En vos mots 879
Déjà le dernier dimanche du mois. C’est fou comment les semaines passent vite. Probablement parce qu’elles sont fort occupées. Est-ce le cas de celles de la lectrice peinte par Charles Conder?
À vous de nous le dire. En vos mots. Comme vous le faites si bien, semaine après semaine. C’est avec plaisir que nous vous lirons dans une semaine, car aucun commentaire ne sera visible avant.
D’ici là, profitez-en pour lire les textes déposés sur la scène livresque de dimanche dernier, et même de les commenter si vous en avez envie. Puis, laissez votre imagination vous guider. C’est avec plaisir que nous vous lirons.
Bom dimanche et bonne semaine à tous les envosmotistes et à celles et ceux qui les lisent.
Anne n’a pas beaucoup de temps à elle. Non pas qu’elle soit occupée par un travail harassant. Il faut que ses mains restent blanches, tout comme ses tenues. Son mari y tient. Le ménage est d’ailleurs tenu par du personnel de maison.
Tout au plus se doit-elle d’organiser avec maestria les dîners et goûters mondains ayant lieu régulièrement sous leur toit. Et exercer quotidiennement ses talents de pianiste afin de régaler les invités de concerts lors de ces après-midis ou soirées.
Bien sûr, il est nécessaire de superviser l’ouvrage des domestiques, et de donner les ordres nécessaires. Mais ceux-ci connaissent en général leurs tâches et les désirs de madame, et sont assez autonomes. Elle a aussi beaucoup de chance de pouvoir leur accorder toute sa confiance. Il est vrai qu’elle leur a toujours témoigné beaucoup de sollicitude.
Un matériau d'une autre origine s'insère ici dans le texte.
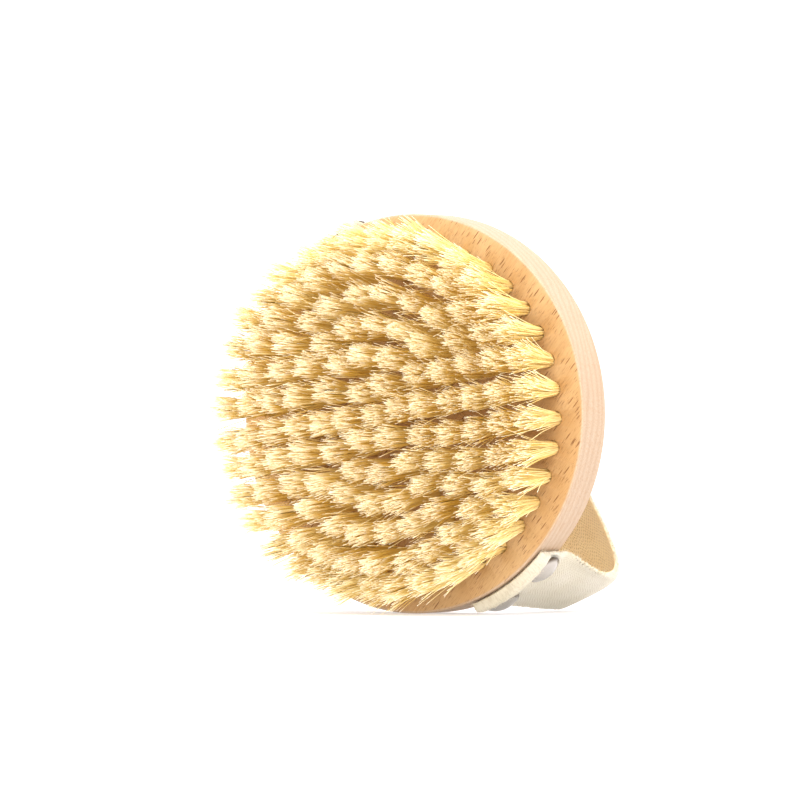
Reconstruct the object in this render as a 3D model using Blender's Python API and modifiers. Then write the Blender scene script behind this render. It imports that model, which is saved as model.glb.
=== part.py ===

Et que plusieurs d’entre eux l’aiment depuis sa tendre jeunesse, et ont bien connu ses parents.
Malgré cela, peu d’heures lui sont accordées pour faire vraiment ce qui lui plaît. En rentrant de sa journée à la banque, son mari aime la trouver au piano ou avec à la main une broderie en cours. Et il n’est pas à l’ordre du jour qu’elle sorte seule autrement que pour un gala de bienfaisance ou quelques heures avec ses compagnes dispensant la charité.
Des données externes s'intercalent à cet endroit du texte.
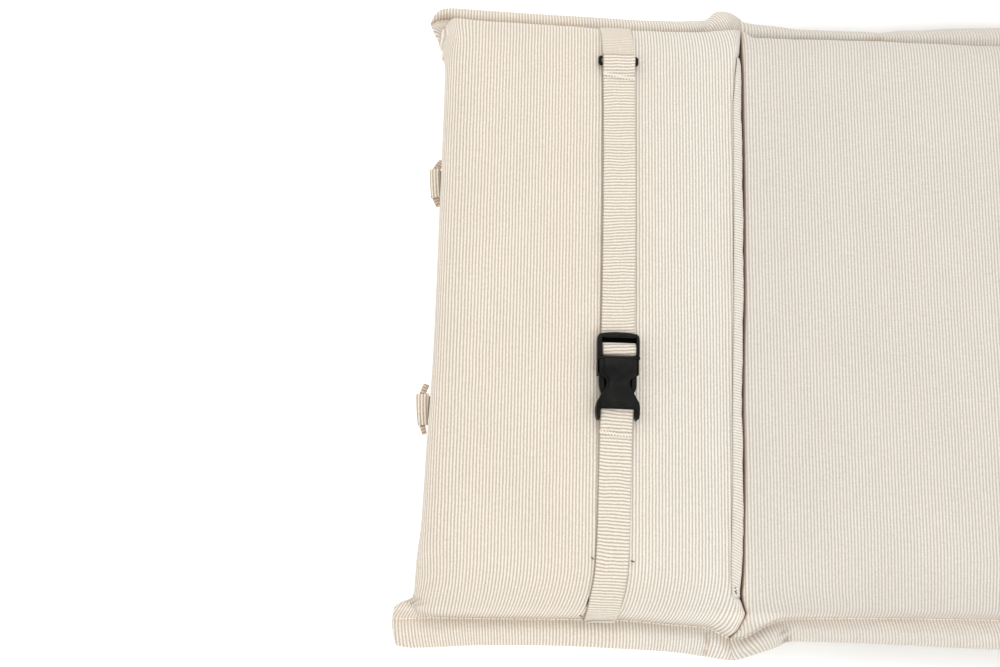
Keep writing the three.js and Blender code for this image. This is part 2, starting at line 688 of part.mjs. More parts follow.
// Joining and cutting for the hard pieces
function toManifold(geometry) {
  const bare = geometry.index ? geometry.toNonIndexed() : geometry.clone();
  bare.deleteAttribute("normal");
  bare.deleteAttribute("uv");
  const merged = mergeVertices(bare, 1e-4);
  return new wasm.Manifold(
    new wasm.Mesh({
      numProp: 3,
      vertProperties: new Float32Array(merged.attributes.position.array),
      triVerts: new Uint32Array(merged.index.array),
    }),
  );
}

function fromManifold(solid) {
  const mesh = solid.getMesh();
  return meshFrom(Array.from(mesh.vertProperties), Array.from(mesh.triVerts));
}

// A flat outline in across and along distances, standing between two heights. Holes run the other way round.
function plate(outline, low, high, bevel = 0, holes = []) {
  const flat = (points) => points.map(([across, along]) => new THREE.Vector2(across, -along));
  const shape = new THREE.Shape(flat(outline));
  holes.forEach((hole) => shape.holes.push(new THREE.Path(flat(hole).reverse())));
  const geometry = new THREE.ExtrudeGeometry(shape, {
    depth: high - low - 2 * bevel,
    bevelEnabled: bevel > 0,
    bevelThickness: bevel,
    bevelSize: bevel,
    bevelOffset: -bevel,
    bevelSegments: 1,
  });
  return geometry.translate(0, 0, low + bevel);
}

const block = (half, from, to, low, high, bevel = 0) => {
  return plate([[-half, from], [half, from], [half, to], [-half, to]], low, high, bevel);
};

const mirrored = (side) => [...side, ...side.map(([across, along]) => [-across, along]).reverse()];

// The half with the adjuster: two rails, two bars, a root and two prongs.
function prongsGeometry() {
  const { half, bevel } = BUCKLE;
  const rail = [
    [RAIL.inner, 1.4],
    [half - 1.2, 1.4],
    [half - 0.2, 3],
    [half, 6],
    [half, WINDOW_END + 0.2],
    [RAIL.inner, WINDOW_END + 0.2],
  ];
  const bow = [[-RAIL.inner - 0.8, 1.2], [-7, 0.2], [0, OUTER_BAR.from], [7, 0.2], [RAIL.inner + 0.8, 1.2]];
  const outerBar = [...bow, [RAIL.inner + 0.8, OUTER_BAR.to], [-RAIL.inner - 0.8, OUTER_BAR.to]];
  const prong = [
    [10.2, ROOT_END - 0.2],
    [13.2, ROOT_END - 0.2],
    [13.2, 30],
    [13.9, 33],
    [13.9, 38],
    [13.3, 42],
    [11.4, 45.8],
    [9.9, 44],
    [10.3, 38],
    [10.2, 30],
  ];
  const other = (side) => side.map(([across, along]) => [-across, along]).reverse();
  const pieces = [
    plate(rail, RAIL.low, RAIL.high, bevel),
    plate(other(rail), RAIL.low, RAIL.high, bevel),
    plate(outerBar, OUTER_BAR.low, OUTER_BAR.high, bevel),
    block(RAIL.inner + 0.8, MIDDLE_BAR.from, MIDDLE_BAR.to, MIDDLE_BAR.low, MIDDLE_BAR.high, bevel),
    block(half, WINDOW_END, ROOT_END, RAIL.low, BUCKLE.top - 0.4, bevel / 2),
    plate(prong, PRONG.low, PRONG.high, bevel),
    plate(other(prong), PRONG.low, PRONG.high, bevel),
  ];
  return fromManifold(pieces.map(toManifold).reduce((sum, piece) => sum.add(piece)));
}

// The socket: a waisted shell with open sides where the prongs show, and two legs beside the strap.
function socketGeometry() {
  const side = [
    [15.4, SOCKET.mouth],
    [15.7, 25],
    [15.4, 32],
    [13.2, 32.6],
    [9.6, 34.6],
    [8.3, 37.6],
    [8.6, 40.4],
    [12.2, 46.4],
    [15.6, 52.6],
    [16.1, 55.5],
    [15.9, 61],
    [14.9, 64.6],
    [13.1, 64.4],
    [STRAP_POCKET.half, STRAP_POCKET.to],
  ];
  const shell = toManifold(plate(mirrored(side), BUCKLE.base, BUCKLE.top, BUCKLE.bevel));
  const hollow = block(SOCKET.wall, SOCKET.mouth - 1, SOCKET.hollowEnd, SOCKET.floor, SOCKET.roof);
  const pocket = block(
    STRAP_POCKET.half,
    STRAP_POCKET.from,
    STRAP_POCKET.to + 1,
    BUCKLE.base - 1,
    STRAP_POCKET.roof,
  );
  const legs = block(SOCKET.wall + 5, STRAP_POCKET.to + 1.2, 66, BUCKLE.top - 2.2, BUCKLE.top + 1);
  const bar = block(STRAP_POCKET.half + 1.2, END_BAR.from, END_BAR.to, END_BAR.low, END_BAR.high, BUCKLE.bevel);
  const cut = [hollow, pocket, legs].map(toManifold).reduce((rest, piece) => rest.subtract(piece), shell);
  return fromManifold(cut.add(toManifold(bar)));
}

// A small rectangular ring, level with the strap's middle.
function ringGeometry() {
  const { width, length, bar, side, thick, bevel } = RING;
  const corner = 1.6;
  const outer = mirrored([
    [width / 2 - corner, -length / 2],
    [width / 2, -length / 2 + corner],
    [width / 2, length / 2 - corner],
    [width / 2 - corner, length / 2],
  ]);
  const inner = mirrored([
    [width / 2 - side, -length / 2 + bar],
    [width / 2 - side, length / 2 - bar],
  ]);
  return plate(outer, -thick / 2, thick / 2, bevel, [inner]);
}

// Materials
const cloth = new THREE.MeshStandardMaterial({ color: 0xeae0d0, roughness: 0.95, metalness: 0 });
const tape = new THREE.MeshStandardMaterial({ color: 0xe8e1d4, roughness: 0.95, metalness: 0 });
const plastic = new THREE.MeshStandardMaterial({ color: 0x242524, roughness: 0.45, metalness: 0 });

const part = new THREE.Group();

function addPiece(name, geometry, material, holder = part) {
  const mesh = new THREE.Mesh(geometry, material);
  mesh.name = name;
  holder.add(mesh);
  return mesh;
}

addPiece("cushion", coverGeometry(), cloth);
addPiece("crease_flap", stripGeometry(flapRows(), FLAP.thick), cloth);
LOOPS.forEach((loop) => addPiece(loop.name, stripGeometry(loopRows(loop), LOOP.thick), tape));
addPiece("tab_far", stripGeometry(strapRows(tabLine()), STRAP.thick), tape);
addPiece("strap_far", stripGeometry(strapRows(strapFarLine()), STRAP.thick), tape);
addPiece("strap_near", stripGeometry(strapRows(strapNearLine()), STRAP.thick), tape);

const ring = addPiece("ring_far", ringGeometry(), plastic);
ring.position.copy(ringPlace);
ring.rotation.x = Math.atan2(ringAlong.z, ringAlong.y);

const buckle = new THREE.Group();
buckle.position.set(BUCKLE.x, BUCKLE.far, BUCKLE_LEVEL);
addPiece("buckle_prongs", prongsGeometry(), plastic, buckle);
addPiece("buckle_socket", socketGeometry(), plastic, buckle);
part.add(buckle);

export default part;
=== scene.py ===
import math

import bmesh
import bpy
import numpy as np
from mathutils import Matrix, Vector


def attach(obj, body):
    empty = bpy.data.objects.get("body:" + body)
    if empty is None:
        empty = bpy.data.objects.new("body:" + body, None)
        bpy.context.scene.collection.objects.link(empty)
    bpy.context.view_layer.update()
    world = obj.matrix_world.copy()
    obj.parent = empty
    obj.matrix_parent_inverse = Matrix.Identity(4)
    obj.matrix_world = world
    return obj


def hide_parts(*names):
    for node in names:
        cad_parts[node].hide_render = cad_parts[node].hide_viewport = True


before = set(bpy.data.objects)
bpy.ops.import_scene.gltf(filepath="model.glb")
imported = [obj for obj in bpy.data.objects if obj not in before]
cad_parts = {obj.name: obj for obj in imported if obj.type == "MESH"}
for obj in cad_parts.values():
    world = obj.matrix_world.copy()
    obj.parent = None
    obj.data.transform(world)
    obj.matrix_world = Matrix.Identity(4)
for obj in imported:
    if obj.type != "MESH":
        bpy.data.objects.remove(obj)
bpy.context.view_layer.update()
MM = 0.001
# A side is named by the sign of its y, and each face of the cover has its own way up
NEAR, FAR = -1, 1
UP = {"top": 1, "under": -1}

# The filled cover, as in the part's source
SEAM_HEIGHT = 21.0
SEAM_HALF = 2.0
CROWN_EDGE = 57.5
CROWN_RISE = 4.5
FLANGE_HALF = 6.5
FLANGE_FULLEST = 0.5
FLANGE_DROOP = {NEAR: 3.0, FAR: 7.0}
# The droop fades out within this length of the cover's ends
DROOP_FADE = 20.0
EAR_PUFF = 5.0
EAR_TUCK = 7.0
CREASE_PINCH = {"least": 0.35, "reach": 8.0}
PAD_CORNER = 214.0
CORNER_MITRE = 2.6
UNEVEN = {"height": 0.7, "along": 71.0, "across": 59.0}
# How much of its walls' bulge each face has
SWELL = {"top": 1.0, "under": 0.6}
# A pad's walls: how far in each face's wall reaches, its bulge, and the two powers of its curve
SIDE_WALLS = {
    NEAR: {"top": 45.0, "under": 27.0, "bulge": 0.5, "curve": 2.2, "stand": 1.4},
    FAR: {"top": 44.0, "under": 27.0, "bulge": 0.5, "curve": 2.1, "stand": 1.45},
}
END = {"top": 30.0, "under": 24.0, "bulge": 5.0, "curve": 2.5, "stand": 2.5}
FLAP_SIDE = {"top": 9.0, "under": 18.0, "bulge": 0.5, "curve": 2.5, "stand": 2.5}
BACK_SIDE = {"top": 2.0, "under": 18.0, "bulge": 1.8, "curve": 2.5, "stand": 3.4}
CREASE = {"top": 13.0, "under": 18.0, "bulge": 0.5, "curve": 2.5, "stand": 2.5}
PAD_EDGES = [(END, FLAP_SIDE), (BACK_SIDE, CREASE), (CREASE, END)]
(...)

Aujourd’hui pourtant, elle n’y tient plus. La douceur de l’air l’appelle par trop, en ce presque début de printemps. Et elle ne souhaite pas se satisfaire d’une simple incursion au jardin. Elle a donc prétexté une rencontre avec ses amies Claire et Cécile afin de préparer quelques colis pour les pauvres. En réalité, elles se sont vraiment rencontrées, car Anne n’aime pas trop travestir la vérité, et craint toujours les éventuelles retombées d’un mensonge. Elle va donc mentir par omission, en ne fournissant pas tous les détails de sa journée. Mais en quittant ses amies, sans rien dire à personne, elle a fait un crochet par la baie. Et elle s’est assise une petite heure sur la plage. Pour respirer enfin librement. Il fait encore un peu frais mais elle n’en a cure. Elle a toujours dans son sac son livre de chevet. C’est la meilleure cachette. Car à la maison, elle n’a pas non plus le droit de lire. Son mari voit la lecture d’un très mauvais oeil. Pour lui, il est tout à fait inutile, voire nuisible, que les femmes se targuent de culture. Anne a fait bien attention de ne croiser personne sur le chemin. C’était un risque à prendre. Il faudra aussi ne rencontrer personne au retour. Elle lève parfois les yeux de son roman, sondant l’infini de la mer, où parfois passent des bateaux. Il est bien possible après tout que son mari ait en partie raison: la littérature peut donner des idées aux femmes. Ainsi, il est assez probable qu’un jour elle quitte ce nid douillet qu’à la suite de ses parents il lui a construit, sans nul intérêt pour la personne qu’elle est vraiment. Cette prison qu’il a bâtie autour d’elle et qui l’étouffe tant. Cette cage dorée, d’où l’oiseau qu’elle se découvre être, pourrait bien un jour déployer ses ailes, et prendre son envol. Sans aucun regret. Et avec pour seul ferme projet de ne jamais y revenir.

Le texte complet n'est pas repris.